▸ WHAT YOU SHOULD DO
Provide the number of lines containing the word "This", and nothing else.

Entries with model source code:
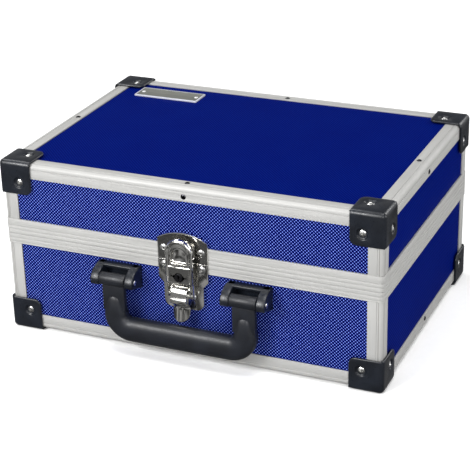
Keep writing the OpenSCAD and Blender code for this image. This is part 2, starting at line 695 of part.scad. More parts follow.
// Lever: two barrels, a curved front and a finger tail with a hollowed face
module latch_lever() color("lightsteelblue") on_front() difference() {
    intersection() {
        extrude_x(-lever_half, lever_half) union() {
            translate([-lever_pin_out, lever_z]) circle(latch_pin_r + ear_rim, $fn = ROUND);
            translate([-hasp_pin_out, hasp_pin_z]) circle(latch_pin_r + hasp_pin_rim, $fn = ROUND);
            lever_side();
        }
        extrude_out(0, plate_half) let (tip = lever_z - tail_len, r = lever_half)
            polygon(concat([[r, split_h], [-r, split_h]], arc(0, tip + r, r, 180, 360, 16)));
    }
    translate([0, -lever_pin_out - finger_r - finger_skin, lever_z - tail_len - over])
        cylinder(h = tail_len / 2, r = finger_r, $fn = ROUND);
    cross_pin(lever_pin_out, lever_z, latch_pin_r + pin_gap, plate_half);
    cross_pin(hasp_pin_out, hasp_pin_z, latch_pin_r, plate_half);
}
// Hasp: an arched plate with a window, a raised lock case and two arms down to its pin
module hasp_outline(d) let (r = hasp_half - d, low = lever_z + 5.5)
    polygon(concat([[-r, low], [r, low]], arc(0, arch_z, r, 0, 180, 20)));
module latch_hasp() color("lightsteelblue") on_front() difference() {
    union() {
        extrude_out(hasp_out, hasp_face) difference() {
            hasp_outline(0);
            hook_outline(0);
        }
        // Rolled border round the arch
        extrude_out(hasp_face, hasp_face + hasp_border_h) difference() {
            hasp_outline(0);
            hasp_outline(hasp_border_w);
        }
        extrude_out(hasp_face, hasp_face + hasp_border_h) difference() {
            hook_outline(-hasp_border_w);
            hook_outline(0);
        }
        // Raised case of the lock
        extrude_out(hasp_out, hasp_face + lock_case_h)
            let (half = hasp_half - lock_case_edge, low = lever_z + 6)
            translate([-half, low]) square([2 * half, split_h - hasp_t - low]);
        for (s = [-1, 1]) translate([s * (hasp_half - arm_t / 2), 0, 0]) extrude_x(-arm_t / 2, arm_t / 2)
            let (top = split_h - 4)
            polygon(concat([[-hasp_face, top], [-hasp_out + arm_t, top]],
                arc(-hasp_pin_out, hasp_pin_z, latch_pin_r + ear_rim, 0, -180, 12), [[-hasp_face, lever_z]]));
    }
    translate([0, 0, key_z]) rotate([90, 0, 0]) cylinder(h = 4 * hasp_out, r = key_r + pin_gap, $fn = ROUND);
    cross_pin(hasp_pin_out, hasp_pin_z, latch_pin_r + pin_gap, plate_half);
}
// Key cylinder with its keyway, a collar behind the hasp and a short cam
module key_cylinder() color("gainsboro") on_front() translate([0, -hasp_out, key_z]) rotate([90, 0, 0])
    let (deep = 2.5 * key_cam_t) difference() {
    union() {
        translate([0, 0, -deep]) cylinder(h = hasp_t + lock_case_h + deep + 0.4, r = key_r, $fn = ROUND);
        translate([0, 0, -key_cam_t - pin_gap]) cylinder(h = key_cam_t, r = key_r + key_cam_t, $fn = ROUND);
        translate([-key_r / 2, 0, -deep - key_cam_t / 2]) cube([key_r, 2 * key_r, key_cam_t]);
    }
    translate([-keyway_w / 2, -0.7 * key_r, hasp_t]) cube([keyway_w, 1.4 * key_r, key_r]);
    translate([0, 0, hasp_t]) cylinder(h = key_r, r = keyway_w, $fn = ROUND);
}

// ---- Hinges ----

module at_hinge(side) shell() translate([side * hinge_at, case_d / 2, split_h]) children();
module knuckle(x1, x2, r) translate([x1, pivot_out, 0]) rotate([0, 90, 0])
    cylinder(h = x2 - x1, r = r, $fn = ROUND);
// A leaf on the rim with its turned-in border on the panel
module leaf(up) let (reach = up > 0 ? lid_rim_h : base_rim_h) {
    translate([-hinge_w / 2, rim_proud, up > 0 ? closing_gap : -leaf_h])
        cube([hinge_w, leaf_t, leaf_h - closing_gap]);
    translate([-hinge_w / 2, -wall, up > 0 ? reach : -leaf_h])
        cube([hinge_w, rim_proud + wall, leaf_h - reach]);
}
module hinge_rivet_places(up) for (x = [-hinge_rivet_x, hinge_rivet_x])
    translate([x, rim_proud + leaf_t, up * hinge_rivet_z]) rotate([-90, 0, 0]) children();
module hinge_rivets_of(up) color("gainsboro") for (side = [-1, 1]) at_hinge(side) hinge_rivet_places(up)
    rivet(edge_rivet_head_r, rim_proud + leaf_t + channel);
module hinge_base_rivets() hinge_rivets_of(-1);
module hinge_lid_rivets() hinge_rivets_of(1);
module hinge_leaf_solid(up, spans, clear) difference() {
    union() {
        leaf(up);
        for (s = spans) {
            knuckle(s[0], s[1], knuckle_r);
            translate([s[0], rim_proud, min(0, up * 4)]) cube([s[1] - s[0], leaf_t, 4]);
        }
    }
    for (s = clear) knuckle(s[0] - knuckle_gap, s[1] + knuckle_gap, knuckle_r + knuckle_gap);
    knuckle(-hinge_w, hinge_w, up > 0 ? hinge_pin_r + pin_gap : hinge_pin_r);
    hinge_rivet_places(up) rivet_hole(rim_proud + leaf_t + wall + over);
}
function mid_span() = [[-hinge_w / 6, hinge_w / 6]];
function end_spans() = [[-hinge_w / 2, -hinge_w / 6 - knuckle_gap], [hinge_w / 6 + knuckle_gap, hinge_w / 2]];
module hinge_base_leaves() color("gainsboro") for (side = [-1, 1]) at_hinge(side)
    hinge_leaf_solid(-1, end_spans(), mid_span());
module hinge_lid_leaves() color("gainsboro") for (side = [-1, 1]) at_hinge(side)
    hinge_leaf_solid(1, mid_span(), end_spans());
module hinge_pins() color("silver") for (side = [-1, 1]) at_hinge(side)
    knuckle(-hinge_w / 2, hinge_w / 2, hinge_pin_r);

// ---- Label plate ----

module at_label() shell()
    translate([label_from_left - case_w / 2, case_d / 2 - label_from_back, case_h - wall]) children();
module label_pin_places() for (s = [-1, 1])
    translate([s * (label_w / 2 - label_pin_in), 0, 0]) children();
module label_plate() color("silver") at_label() difference() {
    translate([-label_w / 2, -label_d / 2, 0]) cube([label_w, label_d, label_t + 0.5]);
    translate([label_border - label_w / 2, label_border - label_d / 2, label_t])
        cube([label_w - 2 * label_border, label_d - 2 * label_border, label_t]);
    label_pin_places() translate([0, 0, -over]) cylinder(h = label_t + 1, r = 1.2, $fn = ROUND);
}
module label_pins() color("gainsboro") at_label() label_pin_places() {
    cylinder(h = label_t, r = 1.15, $fn = ROUND);
    translate([0, 0, label_t]) cylinder(h = 0.5, r = 1.8, $fn = ROUND);
}

base_front_panel();
base_back_panel();
base_left_panel();
base_right_panel();
base_bottom_panel();
base_edge_front();
base_edge_back();
base_edge_left();
base_edge_right();
base_posts();
base_rim_front();
base_rim_back();
base_rim_left();
base_rim_right();
base_cap_front_left();
base_cap_front_right();
base_cap_back_left();
base_cap_back_right();
base_rivets();
handle_bracket_left();
handle_bracket_right();
handle_pins();
handle_grip();
latch_base_plate();
latch_rivets();
latch_lever_pin();
latch_lever();
latch_hasp_pin();
latch_hasp();
key_cylinder();
hinge_base_leaves();
hinge_pins();
lid_top_panel();
lid_front_panel();
lid_back_panel();
lid_left_panel();
lid_right_panel();
lid_edge_front();
lid_edge_back();
lid_edge_left();
lid_edge_right();
lid_posts();
lid_rim_front();
lid_rim_back();
lid_rim_left();
lid_rim_right();
lid_cap_front_left();
lid_cap_front_right();
lid_cap_back_left();
lid_cap_back_right();
lid_rivets();
strike_plate();
strike_rivets();
label_plate();
label_pins();
hinge_lid_leaves();
bracket_rivets();
hinge_base_rivets();
hinge_lid_rivets();
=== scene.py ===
import json
import math

import bmesh
import bpy
from mathutils import Matrix, Vector


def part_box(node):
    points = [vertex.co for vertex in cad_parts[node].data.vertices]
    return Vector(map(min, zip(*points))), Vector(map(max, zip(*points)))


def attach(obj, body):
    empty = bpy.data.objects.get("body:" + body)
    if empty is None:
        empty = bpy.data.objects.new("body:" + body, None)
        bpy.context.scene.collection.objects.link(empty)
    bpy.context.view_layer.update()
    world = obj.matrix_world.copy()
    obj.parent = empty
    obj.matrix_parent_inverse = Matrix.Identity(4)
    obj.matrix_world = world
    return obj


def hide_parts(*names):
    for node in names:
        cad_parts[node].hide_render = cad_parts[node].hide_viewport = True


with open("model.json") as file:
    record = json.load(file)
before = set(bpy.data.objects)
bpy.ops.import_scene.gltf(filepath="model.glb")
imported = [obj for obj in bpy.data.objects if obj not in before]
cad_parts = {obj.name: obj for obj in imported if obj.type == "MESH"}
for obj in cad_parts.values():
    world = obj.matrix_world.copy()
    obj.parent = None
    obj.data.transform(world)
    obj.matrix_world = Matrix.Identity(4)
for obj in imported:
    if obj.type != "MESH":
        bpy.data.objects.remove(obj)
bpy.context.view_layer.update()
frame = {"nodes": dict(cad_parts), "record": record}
MM = 0.001

# ---------------------------------------------------------------------------
# The viewpoint: the case is seen from the front and a little from the right,
# from above, through a long lens about 1.3 m away.
# ---------------------------------------------------------------------------
CAMERA_AT = (0.4754, -1.0814, 0.5961)
CAMERA_AZIMUTH = 23.976
CAMERA_ELEVATION = 24.237
CAMERA_ROLL = -1.556
FOCAL_PX = 1494.8
FRAME_PX = 470
SENSOR = 36.0

camera_data = bpy.data.cameras.new("camera")
camera_data.sensor_width = SENSOR
camera_data.lens = FOCAL_PX * SENSOR / FRAME_PX
camera_data.clip_end = 20.0
camera = bpy.data.objects.new("camera", camera_data)
bpy.context.scene.collection.objects.link(camera)
camera.matrix_world = (
    Matrix.Translation(CAMERA_AT)
    @ Matrix.Rotation(math.radians(CAMERA_AZIMUTH), 4, "Z")
    @ Matrix.Rotation(math.radians(90 - CAMERA_ELEVATION), 4, "X")
    @ Matrix.Rotation(math.radians(CAMERA_ROLL), 4, "Z")
)
bpy.context.scene.camera = camera
bpy.context.scene.view_settings.view_transform = "Standard"

# ---------------------------------------------------------------------------
# The studio: soft lamps round a pale floor of card, under an even ceiling, in
# a dim room with a pale wall low down all round it.
# ---------------------------------------------------------------------------


CASE_MIDDLE = (0.0, 0.0, 0.07)


def hang(name, data, place, towards):
    data.name = name
    lamp = bpy.data.objects.new(name, data)
    lamp.location = place
    lamp.rotation_euler = (Vector(towards) - Vector(place)).to_track_quat("-Z", "Y").to_euler()
    bpy.context.scene.collection.objects.link(lamp)


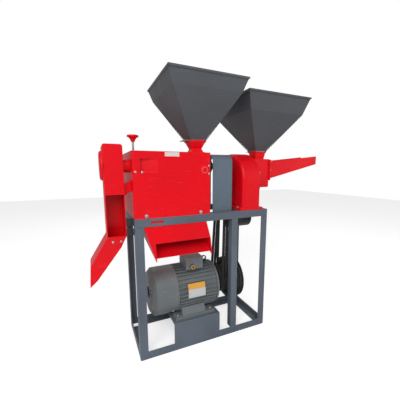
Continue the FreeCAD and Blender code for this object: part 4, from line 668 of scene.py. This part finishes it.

▸ OUTPUT OF THE TASK
2